Por isso, faça o melhor que conseguir e para isso pode ser importante: (a) estar atento a si e ao que precisa, ao que sente, ao que tem pensado; (b) imaginar-se a fazer isso “como seria se eu fosse ter com toda a família?”, “como seria se eu ficasse em casa só com duas ou três pessoas?”, “o que mudaria?”; (c) comunicar o que precisa e gostaria, se clarificar as suas necessidades pode impedir mal entendidos e poupar esforços que não é obrigado a fazer. Comunicar inclusive com os mais novos sobre como pode ser um momento difícil para todos; (d) ser tolerante, consigo e com os outros – descubra que estão todos a fazer o que conseguem com esta dor, com esta “novidade” e que isso pode ser muito diferente para cada um.

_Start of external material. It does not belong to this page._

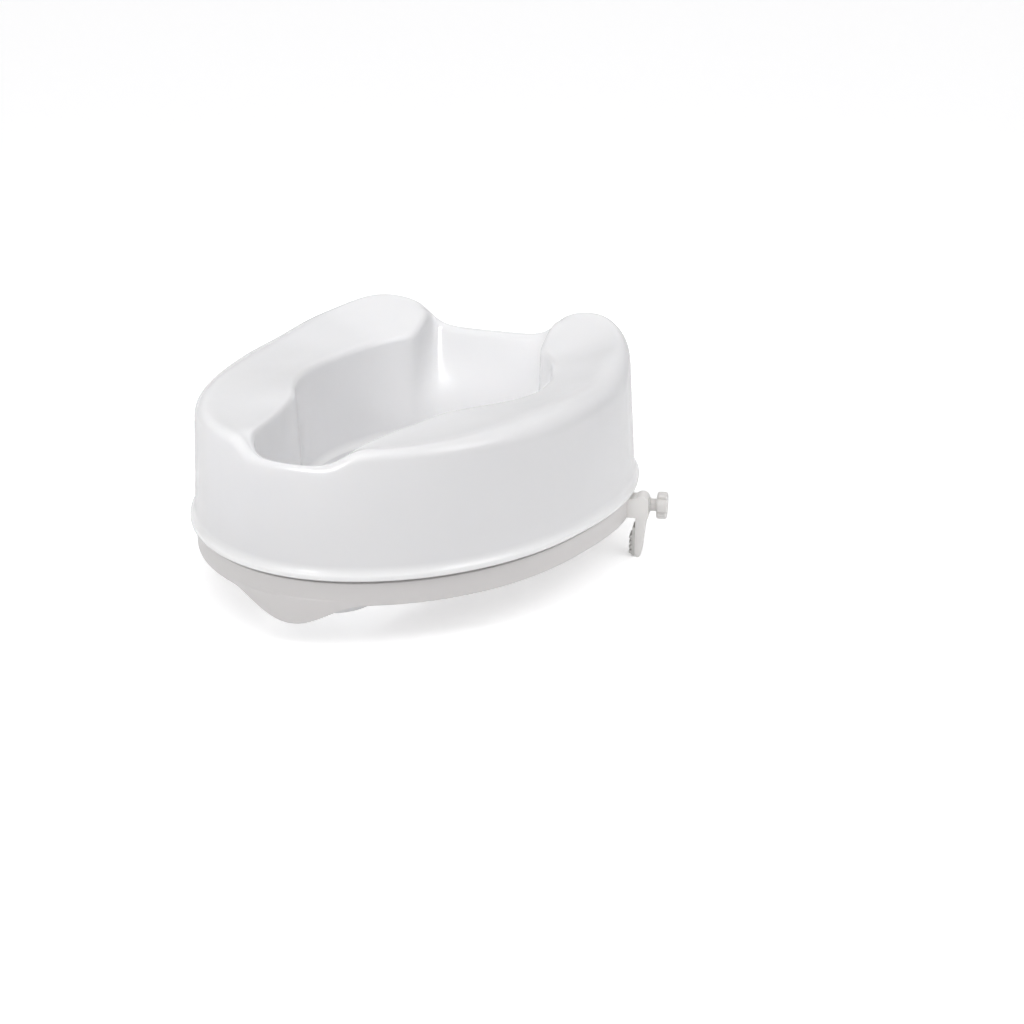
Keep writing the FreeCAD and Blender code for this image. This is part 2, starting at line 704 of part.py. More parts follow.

Poderá encontrar formas de simbolizar aquela pessoa e torná-la presente nesta época, como por exemplo fazendo um novo enfeite de natal. Poderá emocionar-se muito e estar preparada com muitos lenços. E poderá ter de engolir algumas lágrimas, ou fugir a algumas conversas se sentir que precisa proteger-se e “ir com calma”. Poderá escolher ainda melhor cada presente, como gesto de amor, ou não ter capacidade para nada disso.

Tudo bem. Perdoe-se e explique a quem o rodeia o que vai dentro de si. Deixe-os saber que é o seu melhor, o seu possível e deixe-os dizer também o que eles precisam.

Se calhar é isso o Natal: estarmos atentos aos outros e a nós. E a quantos mais guardamos dentro de nós. Se calhar é isso que faz o Natal especial: saber que não pode ser banal, nem ser mais um.

 

Este é um texto de reflexão pessoal, não pretende ser um texto científico.